Como se vê, o didático precedente do Tribunal Superior do Trabalho acima colacionado deixa claro que o monitoramento de e-mails e, por extensão, das demais redes sociais, pode acontecer a depender da titularidade e da função atribuída às referidas funcionalidades virtuais.

De início, insta salientar que em nenhuma hipótese poderá haver monitoramento dos e-mails e de qualquer comunicação privada mantida em redes sociais, como o whatsapp, dos empregados. Não tendo nenhuma relação com o ambiente corporativo, constitui ato ilícito do empregador realizar o tratamento de qualquer dado pessoal extraído do monitoramento de e-mails e de redes sociais privadas. Nesse aspecto, os direitos à privacidade e à intimidade do empregado devem prevalecer, pois garantidos tanto pela Constituição Federal (artigo 5º, X), como pela própria lei Geral de Proteção de Dados Pessoais (artigo 2º, I e IV).

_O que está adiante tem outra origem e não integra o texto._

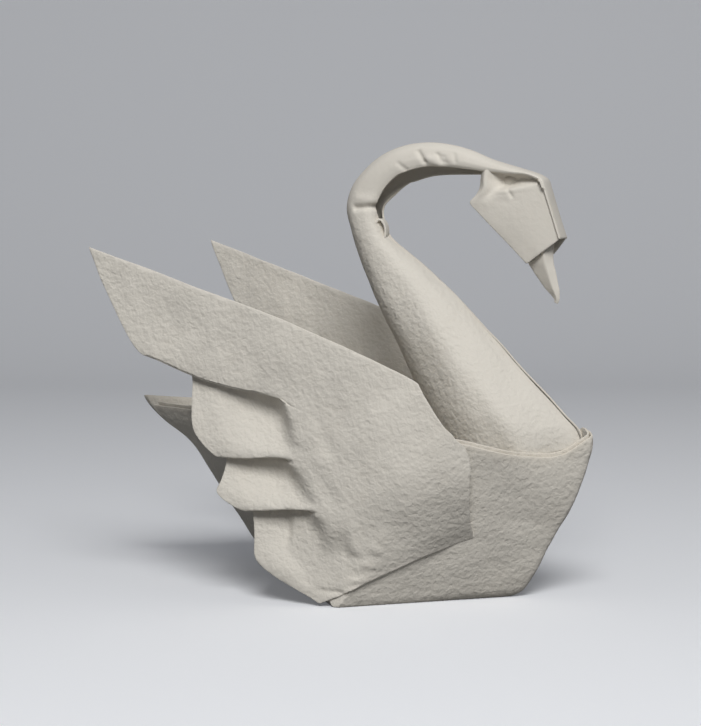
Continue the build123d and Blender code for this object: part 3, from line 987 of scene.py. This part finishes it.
@dataclass
class Wing:
    """Wing folded into pleats from its rear edge, smooth in front, hinged on the body's front wall."""

    side: Side = Side.RIGHT
    ply: float = 0.42
    tuck: float = 4.3
    # Places along the wing, and at each of them the top, three folds and the spread from the middle
    stations: Tuple[float, ...] = (-60.0, -44.0, -31.0, -21.0, -13.0, -6.0, 4.0, 14.0, 26.0)
    top: Tuple[float, ...] = (75.6, 70.4, 66.0, 62.7, 60.0, 57.3, 53.4, 48.7, 42.0)
    folds: Table = (
        (53.5, 51.2, 46.3, 44.3, 43.6, 41.7, 40.0, 39.0, 37.4),
        (31.0, 30.6, 30.2, 30.2, 31.0, 31.2, 31.0, 30.8, 30.2),
        (19.0, 19.0, 19.0, 19.2, 19.9, 20.5, 21.8, 23.0, 24.4),
    )
    spread: Tuple[float, ...] = (30.3, 29.1, 28.2, 27.6, 27.5, 27.5, 27.2, 26.9, 26.9)
    # Lower edge, a straight fold on the body's front wall: x and z
    hinge: Table = (
        (-60.0, 0.5), (-13.0, 0.5), (-6.2, 0.5), (-1.7, 2.4),
        (5.8, 6.2), (14.1, 10.4), (20.1, 13.0), (26.5, 15.5),
    )
    hinge_stand: float = 0.5
    hinge_widest: float = 25.5
    # The wing stays this far outside the wall, up to a height and forward of a place, both with a run
    # over which that ends. The wall's widest half width falls off with height
    clearance: float = 0.35
    clear_top: float = 35.0
    clear_top_run: float = 3.0
    clear_rear: float = -12.0
    clear_rear_run: float = 4.0
    clear_end: float = 9.0
    wall_top: float = 41.0
    wall_slope: float = 0.04
    # How far out the sheet stands between hinge and spread, by height share and place along the wing
    height_shares: Tuple[float, ...] = (0.0, 0.1, 0.26, 0.48, 0.74, 1.0)
    bulge_places: Tuple[float, ...] = (-60.0, -24.1, -11.7, -1.7, 5.8, 14.1, 20.1, 26.5)
    bulges: Table = (
        (1.0, 1.0, 1.0, 1.0, 1.0, 1.0),
        (0.0, 0.6, 0.95, 1.0, 1.0, 1.0),
        (-0.2, 0.5, 0.95, 1.02, 1.0, 0.96),
        (0.0, 0.4, 0.85, 1.08, 1.0, 0.92),
        (0.0, 0.32, 0.76, 1.03, 0.98, 0.87),
        (0.0, 0.28, 0.68, 0.93, 0.9, 0.8),
        (0.0, 0.24, 0.5, 0.72, 0.8, 0.8),
        (0.0, 0.16, 0.34, 0.5, 0.58, 0.64),
    )
    # Where each pleat opens, and where the hollow under it ends at the next fold
    knuckles: Table = ((-11.5, -8.0), (-10.5, -3.5), (-5.0, 10.0))
    # Run over which a pleat opens in depth, and in height, which ends before the knuckle
    open_run: float = 5.5
    pleat_run: float = 4.5
    pleat_end: float = 2.5
    # Run of the hollow's front flank, its length back to the smooth feather and the run of that end
    flank_run: float = 5.6
    hollow_length: float = 20.0
    hollow_run: float = 13.0
    # Rows down the sheet: stretch between two folds, share of it, share of the tuck, fan at the smooth
    # end, depth inside the pleat, depth of the hollow by the knuckle, and its rear and front ends
    rows: Table = (
        (0, 0.00, 0, 0.0, 0.00, 0.0, -57.3, 15.8),
        (0, 0.25, 0, 0.0, 0.00, 0.0, -54.7, 17.4),
        (0, 0.50, 0, 0.0, 0.00, 0.0, -52.0, 19.0),
        (0, 0.75, 0, 0.0, -0.10, 0.0, -49.1, 20.4),
        (0, 0.93, 0, 0.0, -0.10, 0.0, -46.5, 21.4),
        (0, 1.00, 0, 0.0, 0.25, 0.0, -44.0, 22.0),
        (1, 0.00, 1, 0.5, 1.15, 0.0, -42.5, 22.6),
        (1, 0.00, 1, 1.1, 1.45, 0.1, -36.0, 23.0),
        (1, 0.00, 0, 1.8, 1.75, 1.0, -34.4, 23.5),
        (1, 0.20, 0, 0.8, 1.30, 3.0, -34.3, 24.2),
        (1, 0.45, 0, 0.0, 0.60, 3.0, -34.3, 25.0),
        (1, 0.70, 0, 0.0, 0.05, 1.8, -33.4, 25.5),
        (1, 0.90, 0, 0.0, -0.15, 0.3, -29.7, 25.7),
        (1, 1.00, 0, 0.0, 0.25, 0.0, -27.2, 25.7),
        (2, 0.00, 1, 0.4, 1.15, 2.9, -27.0, 25.7),
        (2, 0.00, 1, 0.9, 1.45, 2.9, -26.8, 25.65),
        (2, 0.00, 0, 1.5, 1.75, 1.3, -26.6, 25.6),
        (2, 0.20, 0, 0.7, 1.20, 2.8, -26.9, 25.5),
        (2, 0.40, 0, 0.0, 0.60, 3.0, -27.4, 25.4),
        (2, 0.60, 0, 0.0, 0.10, 2.4, -28.6, 25.3),
        (2, 0.75, 0, 0.0, -0.10, 1.3, -26.9, 25.2),
        (2, 0.93, 0, 0.0, -0.15, 0.1, -23.2, 25.1),
        (2, 1.00, 0, 0.0, 0.25, 0.0, -21.5, 25.0),
        (3, 0.00, 1, 0.4, 1.15, 2.8, -21.3, 24.95),
        (3, 0.00, 1, 0.9, 1.45, 2.8, -21.2, 24.9),
        (3, 0.00, 0, 1.4, 1.75, 1.4, -21.0, 24.8),
        (3, 0.20, 0, 0.6, 1.20, 2.8, -20.3, 24.6),
        (3, 0.50, 0, 0.0, 0.40, 3.2, -20.4, 24.3),
        (3, 0.62, 0, 0.0, 0.10, 2.8, -18.4, 24.15),
        (3, 0.78, 0, 0.0, -0.10, 1.7, -13.5, 24.0),
        (3, 0.92, 0, 0.0, -0.10, 0.4, -8.0, 23.9),
        (3, 1.00, 0, 0.0, 0.00, 0.0, -5.6, 23.8),
    )
    # Steps along each row and from row to row, and passes that round the folds both ways
    steps_along: int = 170
    steps_down: int = 6
    soft_down: int = 7
    soft_along: int = 3
    waves: Waves = ((14.0, 0.22, 31), (6.0, 0.06, 32))
    # Soft troughs in the smooth stretch, seen from the side, and where they begin to show
    trough_rear: float = -10.0
    trough_run: float = 8.0
    troughs: Dents = (
        ((-7.0, 40.0), (-2.5, 33.5), 1.8, 0.3),
        ((-6.0, 28.5), (-1.5, 22.5), 1.8, 0.3),
        ((-9.5, 3.7), (-0.5, 3.2), 0.6, 0.35),
    )

    def at(self, table: Any, x: Array) -> Array:
        """A value from its table at places along the wing."""
        return spline(self.stations, table, x)

    def stand(self, x: Array, z: Array, top: Array, low: Array) -> Array:
        """Half width of the smooth sheet: it bulges out from the hinge on the wall to the full spread.

        Args:
            x: Places along the wing.
            z: Heights there.
            top: Height of the wing's top at each place.
            low: Height of its hinge.

        Returns:
            The distance from the middle at each place.
        """
        share = np.clip((z - low) / (top - low), 0, 1)
        weights = spline(self.height_shares, np.eye(len(self.height_shares)), share)
        bulge = (spline(self.bulge_places, self.bulges, x) * weights).sum(-1)
        wall = Body().front_wall(x, low) + self.hinge_stand
        return between(np.minimum(wall, self.hinge_widest), self.at(self.spread, x), bulge)

    def clear(self, x: Array, z: Array) -> Array:
        """Least half width that keeps the wing outside the body's wall.

        Args:
            x: Places along the wing.
            z: Heights there.

        Returns:
            The wall's half width and the clearance, less a drop behind and above the wall.
        """
        widest = self.hinge_widest - self.wall_slope * z
        wall = np.minimum(Body().front_wall(x, np.clip(z, 0.0, self.wall_top)), widest)
        behind = eased((self.clear_rear - x) / self.clear_rear_run)
        above = eased((z - self.clear_top) / self.clear_top_run)
        return wall + self.clearance - self.clear_end * behind - self.clear_end * above

    def rib(self) -> Array:
        """Every row of the sheet as a curve from its rear end to its front end.

        Its height runs with the folds on either side of it, rises by the tuck inside a pleat and fans
        out in front of the knuckle. Its y is that of the smooth sheet, less the pleat's depth and the
        hollow's, and never inside the body's wall.

        Returns:
            Grid of points: steps along, rows down, 3.
        """
        table = np.array(self.rows)
        stretch = table[:, 0].astype(int)
        share, tuck, fan, depth, hollow, rear, front = (table[None, :, k] for k in range(1, 8))
        u = np.linspace(0, 1, self.steps_along)[:, None]
        x = between(rear, front, u)
        edges = np.array([self.top, *self.folds]).T
        levels = np.concatenate([self.at(edges, x), np.interp(x, *zip(*self.hinge))[..., None]], -1)
        row = np.arange(len(table))[None, :]
        step = np.arange(len(u))[:, None]
        upper, lower = levels[step, row, stretch[None, :]], levels[step, row, stretch[None, :] + 1]
        last = share == 1.0
        fold = np.clip(np.where(last, stretch + 1, stretch) - 1, 0, len(self.knuckles) - 1)
        ends = np.array(self.knuckles)
        pleat = eased((ends[fold, 0] - x - self.pleat_end) / self.pleat_run)
        opened = eased((ends[fold, 0] - x) / self.open_run)
        flank = between(ends[fold, 0], ends[fold, 1], np.where(last, 0.0, share))
        beside = eased((flank - x) / self.flank_run)
        beside = beside * eased((x - flank + self.hollow_length) / self.hollow_run)
        z = between(upper, lower, share) + tuck * self.tuck * pleat - fan * (1 - opened)
        inside = depth * opened + hollow * beside
        y = self.stand(x, z, levels[..., 0], levels[..., -1]) - inside
        return np.stack([x, np.maximum(y, self.clear(x, z)), z], -1)

    def grid(self) -> Array:
        """Outer face with rounded folds, troughs and the unevenness of paper.

        Returns:
            Grid of points: steps along, steps down, 3.
        """
        points = softened(densified(self.rib(), self.steps_down), self.soft_down, 1)
        points = softened(points, self.soft_along, 0)
        x, z = points[..., 0], points[..., 2]
        front = eased((x - self.trough_rear) / self.trough_run)
        depth = unevenness(points, self.waves)
        for start, end, radius, amount in self.troughs:
            depth = depth + amount * dent(x, z, start, end, radius) * front
        points[..., 1] -= depth
        points[..., 1] *= self.side.value
        return points

    def build(self) -> List[bpy.types.Object]:
        """The wing as one closed sheet."""
        name = f"wing_{self.side.name.lower()}"
        return [Paper(name, self.grid(), self.ply, inwards=-self.side.value).build()]


# Stage


@dataclass(frozen=True)
class Lamp:
    """Square soft lamp. Its direction is to the camera's right, towards the camera and up."""

    name: str
    direction: Tuple[float, float, float]
    distance: float
    size: float
    power: float


@dataclass
class Studio:
    """Pale floor that sweeps up into a backdrop, soft lamps and the camera at its viewing angle."""

    floor: PlainFinish = PlainFinish()
    lamps: Tuple[Lamp, ...] = (
        Lamp("key_lamp", (0.05, 0.75, 0.68), 0.9, 0.38, 6.5),
        Lamp("fill_lamp", (0.9, 0.3, 0.5), 1.1, 0.7, 0.45),
    )
    world_colour: Colour = (0.9, 0.93, 1.0, 1.0)
    world_strength: float = 0.13
    # Sizes of the backdrop, and the camera's target and distance, in metres
    width: float = 3.2
    front: float = 1.4
    back: float = 0.9
    sweep: float = 0.45
    sweep_steps: int = 24
    height: float = 1.8
    target: Tuple[float, float, float] = (-0.009, 0.0, 0.04912)
    azimuth: float = 22.0
    elevation: float = 5.0
    distance: float = 0.45
    lens: float = 101.4
    sensor: float = 36.0
    clip_start: float = 0.01

    def aside(self) -> Tuple[Vector, Vector]:
        """Unit vectors along the floor, to the camera's right and away from it."""
        turn = math.radians(self.azimuth)
        return Vector((math.cos(turn), math.sin(turn), 0)), Vector((-math.sin(turn), math.cos(turn), 0))

    def backdrop(self) -> bpy.types.Object:
        """Floor, quarter-round sweep and wall: a profile carried across the camera's view.

        Returns:
            The backdrop.
        """
        run = self.back - self.sweep
        turn = np.linspace(0, math.pi / 2, self.sweep_steps)
        depth = np.concatenate([[-self.front], run + self.sweep * np.sin(turn), [self.back]])
        up = np.concatenate([[0.0], self.sweep * (1 - np.cos(turn)), [self.height]])
        across, away = (np.array(v) for v in self.aside())
        sides = np.array([-self.width / 2, self.width / 2])
        points = sides[:, None, None] * across + depth[None, :, None] * away
        points[..., 2] += up
        count = len(depth)
        cell = np.arange(count - 1)
        faces = np.stack([cell, cell + count, cell + count + 1, cell + 1], -1)
        mesh = bpy.data.meshes.new("backdrop")
        mesh.from_pydata(points.reshape(-1, 3).tolist(), [], faces.tolist())
        mesh.shade_smooth()
        piece = bpy.data.objects.new("backdrop", mesh)
        bpy.context.scene.collection.objects.link(piece)
        mesh.materials.append(self.floor.material())
        return piece

    def hang(self, lamp: Lamp) -> None:
        """Hangs a lamp so that it shines at the swan.

        Args:
            lamp: The lamp's place, size and power.
        """
        across, away = self.aside()
        right, nearer, up = lamp.direction
        direction = right * across - nearer * away + Vector((0, 0, up))
        place = Vector(self.target) + lamp.distance * direction.normalized()
        light = bpy.data.lights.new(lamp.name, "AREA")
        light.shape = "SQUARE"
        light.size = lamp.size
        light.energy = lamp.power
        piece = bpy.data.objects.new(lamp.name, light)
        piece.location = place
        piece.rotation_euler = (Vector(self.target) - place).to_track_quat("-Z", "Y").to_euler()
        bpy.context.scene.collection.objects.link(piece)

    def camera(self) -> None:
        """Camera that looks at the target from its azimuth and elevation."""
        turn, rise = math.radians(self.azimuth), math.radians(self.elevation)
        back = Vector((math.sin(turn) * math.cos(rise), -math.cos(turn) * math.cos(rise), math.sin(rise)))
        data = bpy.data.cameras.new("camera")
        data.lens = self.lens
        data.sensor_width = self.sensor
        data.clip_start = self.clip_start
        piece = bpy.data.objects.new("camera", data)
        piece.location = Vector(self.target) + self.distance * back
        piece.rotation_euler = back.to_track_quat("Z", "Y").to_euler()
        bpy.context.scene.collection.objects.link(piece)
        bpy.context.scene.camera = piece

    def build(self) -> None:
        """Backdrop, lamps, world and camera."""
        self.backdrop()
        for lamp in self.lamps:
            self.hang(lamp)
        world = bpy.data.worlds.new("world")
        world.use_nodes = True
        sky = world.node_tree.nodes["Background"]
        sky.inputs["Color"].default_value = self.world_colour
        sky.inputs["Strength"].default_value = self.world_strength
        bpy.context.scene.world = world
        bpy.context.scene.view_settings.view_transform = "Standard"
        self.camera()


def main() -> None:
    """Builds the swan piece by piece, dresses it and sets the stage."""
    logging.basicConfig(level=logging.INFO, format="%(message)s")
    material = PaperFinish().material()
    for part in (Body(), Neck(), Head(), Wing(Side.RIGHT), Wing(Side.LEFT)):
        for piece in part.build():
            piece.data.materials.append(material)
            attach(piece, "root")
            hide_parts("swan")
            log.info("%s: %d faces", piece.name, len(piece.data.polygons))
    Studio().build()


if __name__ == "__main__":
    main()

É interessante notar que, diante da subordinação jurídica a que está sujeito o empregado, que normalmente firma contratos de adesão nos quais é inexistente ou, na melhor das hipóteses, é mínimo o poder de negociação, arrisca-se a dizer que é nula de pleno direito toda e qualquer cláusula em que o empregado "anua" com o monitoramento e o tratamento de seus dados extraídos de seu e-mail particular e, por exemplo, de suas conversas de whatsapp ligado ao seu número de telefone pessoal. Assim é, pois, nos termos do artigo 9º da CLT (BRASIL, 1943), "[.] são nulos de pleno direito os atos praticados com o objetivo de desvirtuar, impedir ou fraudar a aplicação dos preceitos contidos na presente Consolidação [.]". Via de regra, nem mesmo o consentimento escrito, em cláusula contratual destacada e para fim específico, previsto nos artigos 7º, I, e 8º da LGPD seria apto o suficiente a permitir tamanha atitude invasiva na privacidade do empregado.

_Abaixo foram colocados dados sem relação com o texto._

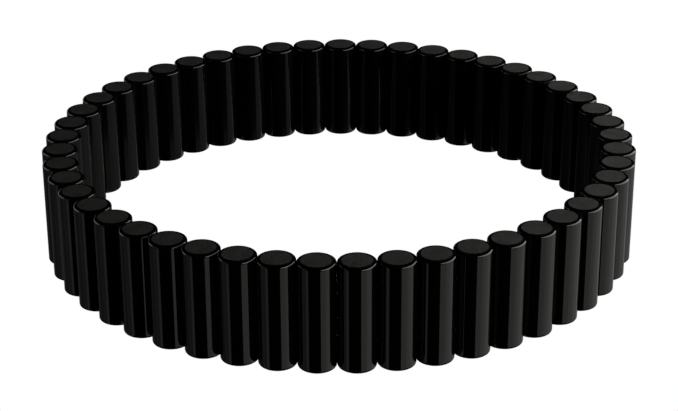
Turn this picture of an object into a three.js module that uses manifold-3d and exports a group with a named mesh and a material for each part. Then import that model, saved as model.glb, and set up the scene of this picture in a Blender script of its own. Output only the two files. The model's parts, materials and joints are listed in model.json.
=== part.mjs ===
import * as THREE from "three";
import { mergeVertices } from "three/addons/utils/BufferGeometryUtils.js";
import Module from "manifold-3d";

// Stretch bracelet: upright polished rods side by side in a closed ring, threaded on two elastic cords.
// Millimetres, +Z up along the ring's axis, the ring's centre at the origin and the rods standing on Z = 0.
// The first rod is at the back (+Y), and the others follow round the ring, past -X to the front.

const ROD_COUNT = 49;
const ROD_RADIUS = 2.0;
const ROD_LENGTH = 11.7;
const ROD_SIDES = 16;
const EDGE_ROUND = 0.32;
const EDGE_STEPS = 2;

const PITCH = 2 * ROD_RADIUS; // the cords pull the rods against each other
const RING_RADIUS = PITCH / (2 * Math.sin(Math.PI / ROD_COUNT)); // circle of the rods' axes

const HOLE_RADIUS = 0.5;
const HOLE_SIDES = 8;
const HOLE_HEIGHTS = { elastic_cord_lower: 0.25 * ROD_LENGTH, elastic_cord_upper: 0.75 * ROD_LENGTH };

const CORD_RADIUS = 0.44; // nearly fills its hole
const CORD_SIDES = 6;
const CORD_BEND_RADIUS = RING_RADIUS / Math.cos(Math.PI / ROD_COUNT); // circle of its bends, between rods

const KNOT_RADIUS = 0.72;
const KNOT_LENGTH = 2.2;
const KNOT_FROM_AXIS = 0.55; // along the cord, towards the second rod
const TAIL_RADIUS = 0.28;
const TAIL_LENGTH = 1.0;
const TAIL_SPREAD = 0.42; // a trimmed end's distance from the cord's line
const POCKET_RADIUS = 1.05; // wide bore in the first rod, which the knots are pulled into
const POCKET_SIDES = 12;
const POCKET_DEPTH_PAST_AXIS = 0.85;

const KNOT_BALL_SIDES = [10, 8];
const MERGE_DISTANCE = 1e-4;

const wasm = await Module();
wasm.setup();

function toSolid(geometry) {
  const bare = geometry.clone();
  bare.deleteAttribute("normal");
  bare.deleteAttribute("uv");
  const merged = mergeVertices(bare, MERGE_DISTANCE);
  return new wasm.Manifold(new wasm.Mesh({
    numProp: 3,
    vertProperties: new Float32Array(merged.attributes.position.array),
    triVerts: new Uint32Array(merged.index.array),
  }));
}

function toGeometry(solid) {
  const mesh = solid.getMesh();
  const geometry = new THREE.BufferGeometry();
  geometry.setAttribute("position", new THREE.BufferAttribute(new Float32Array(mesh.vertProperties), 3));
  geometry.setIndex(new THREE.BufferAttribute(new Uint32Array(mesh.triVerts), 1));
  geometry.computeVertexNormals();
  return geometry;
}

// Angle of a rod round the ring, from +X and counter-clockwise seen from above.
function rodAngle(index) {
  return Math.PI / 2 + (2 * Math.PI * index) / ROD_COUNT;
}

// A bore or pin lying along X, from one X to another.
function barAlongX(radius, sides, fromX, toX) {
  const bar = new THREE.CylinderGeometry(radius, radius, toX - fromX, sides);
  bar.rotateZ(Math.PI / 2);
  bar.translate((fromX + toX) / 2, 0, 0);
  return bar;
}

// A rod's turned shape: flat ends and rounded edges, standing on Z = 0.
function rodBlank() {
  const lowerEdge = [];
  for (let step = 0; step <= EDGE_STEPS; step += 1) {
    const turn = (step / EDGE_STEPS) * (Math.PI / 2);
    const reach = ROD_RADIUS - EDGE_ROUND * (1 - Math.sin(turn));
    lowerEdge.push(new THREE.Vector2(reach, EDGE_ROUND * (1 - Math.cos(turn))));
  }
  const upperEdge = lowerEdge.map((point) => new THREE.Vector2(point.x, ROD_LENGTH - point.y)).reverse();
  const foot = new THREE.Vector2(0, 0);
  const top = new THREE.Vector2(0, ROD_LENGTH);
  const blank = new THREE.LatheGeometry([foot, ...lowerEdge, ...upperEdge, top], ROD_SIDES);
  blank.rotateX(Math.PI / 2);
  return toSolid(blank);
}

// The rod with a hole for each cord. The first rod's are opened out from one side to take the knots.
function drilledRod(withPockets) {
  let rod = rodBlank();
  const past = 2 * ROD_RADIUS;
  for (const height of Object.values(HOLE_HEIGHTS)) {
    const hole = barAlongX(HOLE_RADIUS, HOLE_SIDES, -past, past);
    hole.translate(0, 0, height);
    rod = rod.subtract(toSolid(hole));
    if (withPockets) {
      const pocket = barAlongX(POCKET_RADIUS, POCKET_SIDES, -past, POCKET_DEPTH_PAST_AXIS);
      pocket.translate(0, 0, height);
      rod = rod.subtract(toSolid(pocket));
    }
  }
  return toGeometry(rod);
}

// One cord: a closed loop that runs straight through each rod and bends between neighbours,
// with its knot and the two trimmed ends inside the first rod.
function knottedCord() {
  const loop = new THREE.TorusGeometry(CORD_BEND_RADIUS, CORD_RADIUS, CORD_SIDES, ROD_COUNT);
  loop.rotateZ(rodAngle(0.5));
  const knot = new THREE.SphereGeometry(1, ...KNOT_BALL_SIDES);
  knot.scale(KNOT_LENGTH / 2, KNOT_RADIUS, KNOT_RADIUS);
  knot.translate(-KNOT_FROM_AXIS, RING_RADIUS, 0);
  let cord = toSolid(loop).add(toSolid(knot));
  for (const side of [-1, 1]) {
    const end = barAlongX(TAIL_RADIUS, CORD_SIDES, -KNOT_FROM_AXIS - TAIL_LENGTH, -KNOT_FROM_AXIS);
    end.translate(0, RING_RADIUS, side * TAIL_SPREAD);
    cord = cord.add(toSolid(end));
  }
  return toGeometry(cord);
}

const group = new THREE.Group();
group.name = "stretch_bracelet";

const rodMaterial = new THREE.MeshStandardMaterial({ color: 0x0c0c0d, roughness: 0.12, metalness: 0.0 });
const cordMaterial = new THREE.MeshStandardMaterial({ color: 0x141414, roughness: 0.7, metalness: 0.0 });

const plainRod = drilledRod(false);
const knotRod = drilledRod(true);

for (let index = 0; index < ROD_COUNT; index += 1) {
  const rod = new THREE.Mesh(index === 0 ? knotRod : plainRod, rodMaterial.clone());
  const angle = rodAngle(index);
  rod.name = `rod_${String(index + 1).padStart(2, "0")}`;
  rod.position.set(RING_RADIUS * Math.cos(angle), RING_RADIUS * Math.sin(angle), 0);
  rod.rotation.z = angle - Math.PI / 2; // its holes follow the ring
  group.add(rod);
}

const cordGeometry = knottedCord();
for (const [name, height] of Object.entries(HOLE_HEIGHTS)) {
  const cord = new THREE.Mesh(cordGeometry, cordMaterial.clone());
  cord.name = name;
  cord.position.z = height;
  group.add(cord);
}

export default group;
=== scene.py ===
# Stretch bracelet of polished black stone rods on two elastic cords. Blender 4.5
import json
import math
import random

import bpy
from mathutils import Matrix, Vector


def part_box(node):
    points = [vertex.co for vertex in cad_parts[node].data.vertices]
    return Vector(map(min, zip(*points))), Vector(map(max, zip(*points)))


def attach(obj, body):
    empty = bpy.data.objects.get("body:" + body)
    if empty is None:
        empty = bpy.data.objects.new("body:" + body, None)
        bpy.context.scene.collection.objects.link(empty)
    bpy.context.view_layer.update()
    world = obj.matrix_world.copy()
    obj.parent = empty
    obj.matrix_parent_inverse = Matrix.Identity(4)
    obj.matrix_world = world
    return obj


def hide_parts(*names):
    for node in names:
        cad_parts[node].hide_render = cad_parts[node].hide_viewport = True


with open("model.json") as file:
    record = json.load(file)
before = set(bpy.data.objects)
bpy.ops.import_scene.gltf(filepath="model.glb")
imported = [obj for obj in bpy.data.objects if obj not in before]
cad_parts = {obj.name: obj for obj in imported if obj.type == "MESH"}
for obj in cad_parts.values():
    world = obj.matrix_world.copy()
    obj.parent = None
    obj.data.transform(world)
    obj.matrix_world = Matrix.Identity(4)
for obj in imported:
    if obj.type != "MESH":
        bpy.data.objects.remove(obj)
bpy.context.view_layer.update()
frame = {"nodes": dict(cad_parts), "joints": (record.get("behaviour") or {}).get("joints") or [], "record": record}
mm = 0.001

rodNames = sorted(name for name in frame["nodes"] if name.startswith("rod_"))
bodyOf = {node: body for body, nodes in frame["record"]["behaviour"]["bodies"].items() for node in nodes}


def middleOf(node):
    low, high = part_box(node)
    return (Vector(low) + Vector(high)) / 2


firstLow, firstHigh = (Vector(corner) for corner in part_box(rodNames[0]))
rodRadius = (firstHigh.x - firstLow.x) / 2
rodLength = firstHigh.z - firstLow.z
ringRadius = middleOf(rodNames[0]).xy.length
cordHeights = {"lower": rodLength * 0.25, "upper": rodLength * 0.75}
stretchTravel = next(joint["range_m"][1] for joint in frame["joints"] if joint["name"] == "stretch")
print("frame:", len(rodNames), "rods, ring radius", round(ringRadius / mm, 2), "mm")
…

Deve ser ressaltado que o monitoramento dos e-mails e das redes sociais privadas do empregado pelo seu empregador não se enquadra em nenhuma outra hipótese do artigo 7º da LGPD, mormente as dos incisos II e IX. Ora, nada tendo a ver o empregador com a vida privada do empregado; nada tem que buscar em redes sociais alheias dados para o cumprimento de obrigações legais (inciso II); os e-mails e redes sociais privados nada dizem a respeito da execução do contrato de emprego; e não há nenhum interesse legítimo do controlador, no caso, o empregador, no acesso de dados privados que não lhe dizem respeito (inciso IX).

Assim, vê-se que a lei Geral de Proteção de Dados, indo ao encontro da jurisprudência trabalhista sobre a questão, veda terminantemente que o empregador tenha acesso a dados pessoais de seus empregados em razão de monitoramento de e-mails e de redes sociais privadas. A violação a tal vedação pode ensejar a responsabilidade objetiva do empregador pelos danos patrimoniais e extrapatrimoniais eventualmente causados, tudo nos termos dos artigos 42 e 43 da LGPD.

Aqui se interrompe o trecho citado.